┌──
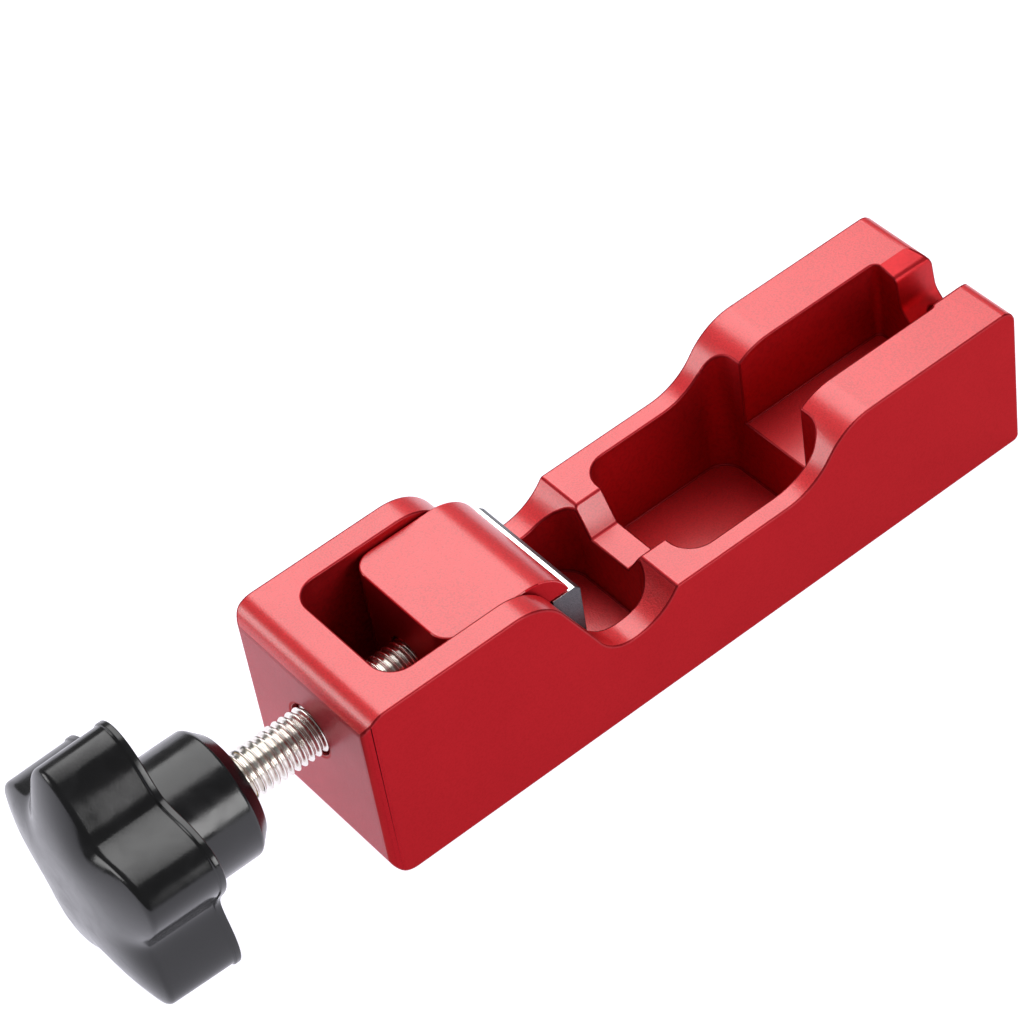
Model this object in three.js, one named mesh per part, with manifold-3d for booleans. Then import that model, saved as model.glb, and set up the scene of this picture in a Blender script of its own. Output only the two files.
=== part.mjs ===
// Screw-jaw gap setting tool: a milled aluminium body with a row of open pockets, a jaw block with
// a hardened steel face that slides in the first pocket, and a lead screw turned by a star knob.
//
// Millimetres, +Z up. The origin is the centre of the body's underside. +X runs from the knob end
// to the far end of the body, and +Y is across it. Stations named below are distances from the
// knob-end face of the body, and alongX() turns them into X.

import * as THREE from 'three';
import { mergeVertices } from 'three/addons/utils/BufferGeometryUtils.js';
import Module from 'manifold-3d';

const wasm = await Module();
wasm.setup();

// ---------------------------------------------------------------- driving dimensions

const GAP = 0.3; // clearance left between pieces that touch
const THROUGH = 1; // how far a cut runs on past the surface it opens

// Body: overall block and the curved top line
const LENGTH = 125;
const WIDTH = 32;
const KNOB_END_HEIGHT = 34.5;
const SADDLE_HEIGHT = 15;
const BRIDGE_HEIGHT = 19.5;
const FAR_END_HEIGHT = 28.1;
const KNOB_END_RADIUS = 4; // edges across the knob end, top and bottom
const KNOB_CORNER_RADIUS = 2; // upright corners of the knob end
const FAR_TOP_RADIUS = 2.5;
const FAR_BOTTOM_RADIUS = 1;
const SHOULDER = { station: 27.5, radius: 9.3 }; // convex bend above the jaw
const SADDLE = { station: 47.5, frontRadius: 6.8, rearRadius: 10.5 }; // low point of the top line
const RISE = { start: 77.9, end: 95.4 }; // S-bend up to the far end

// Body: pockets milled down from the top
const JAW_POCKET = { start: 8, end: 55.7, halfWidth: 11.6, startRadius: 4, endRadius: 5, floor: 4.3 };
const WIDE_POCKET = { start: 61.1, end: 89.1, halfWidth: 12.7, startRadius: 4.5, endRadius: 4, floor: 1.7 };
const NARROW_POCKET = { start: 80, end: 117.4, halfWidth: 6.85, startRadius: 1, endRadius: 1.2, floor: 13.2 };
const BRIDGE_NOTCH = { topHalfWidth: 7.45, bottomHalfWidth: 4.3, bottom: 14.4 };
const DIMPLE = { station: 122.2, side: -0.8, radius: 0.9, bottom: 16.5, top: 22 };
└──
■ **WHAT YOU ARE ASKED TO DO**
Exactly repeat the lines above, from the opening line through the one with "const THROUGH = 1;", and include nothing else.

■ **WRITTEN RESPONSE**
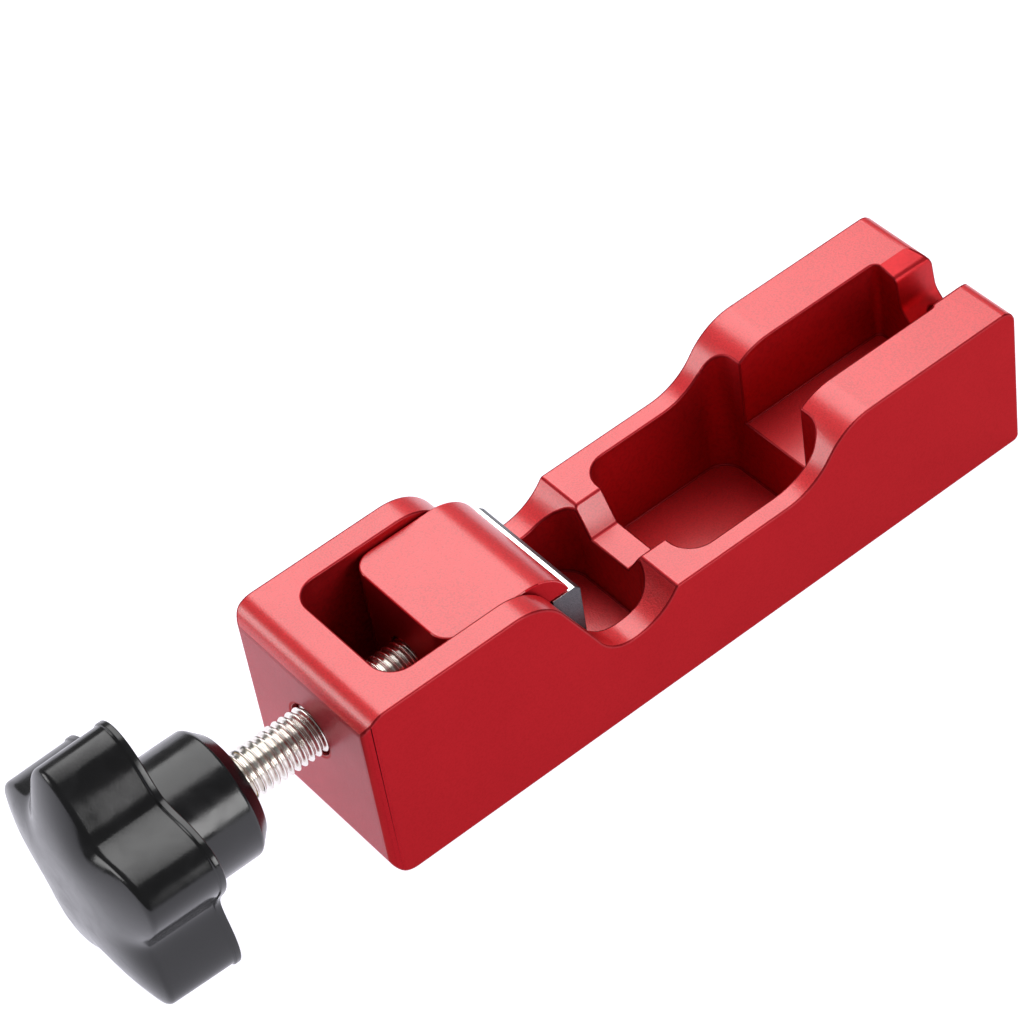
Model this object in three.js, one named mesh per part, with manifold-3d for booleans. Then import that model, saved as model.glb, and set up the scene of this picture in a Blender script of its own. Output only the two files.
=== part.mjs ===
// Screw-jaw gap setting tool: a milled aluminium body with a row of open pockets, a jaw block with
// a hardened steel face that slides in the first pocket, and a lead screw turned by a star knob.
//
// Millimetres, +Z up. The origin is the centre of the body's underside. +X runs from the knob end
// to the far end of the body, and +Y is across it. Stations named below are distances from the
// knob-end face of the body, and alongX() turns them into X.

import * as THREE from 'three';
import { mergeVertices } from 'three/addons/utils/BufferGeometryUtils.js';
import Module from 'manifold-3d';

const wasm = await Module();
wasm.setup();

// ---------------------------------------------------------------- driving dimensions

const GAP = 0.3; // clearance left between pieces that touch
const THROUGH = 1; // how far a cut runs on past the surface it opens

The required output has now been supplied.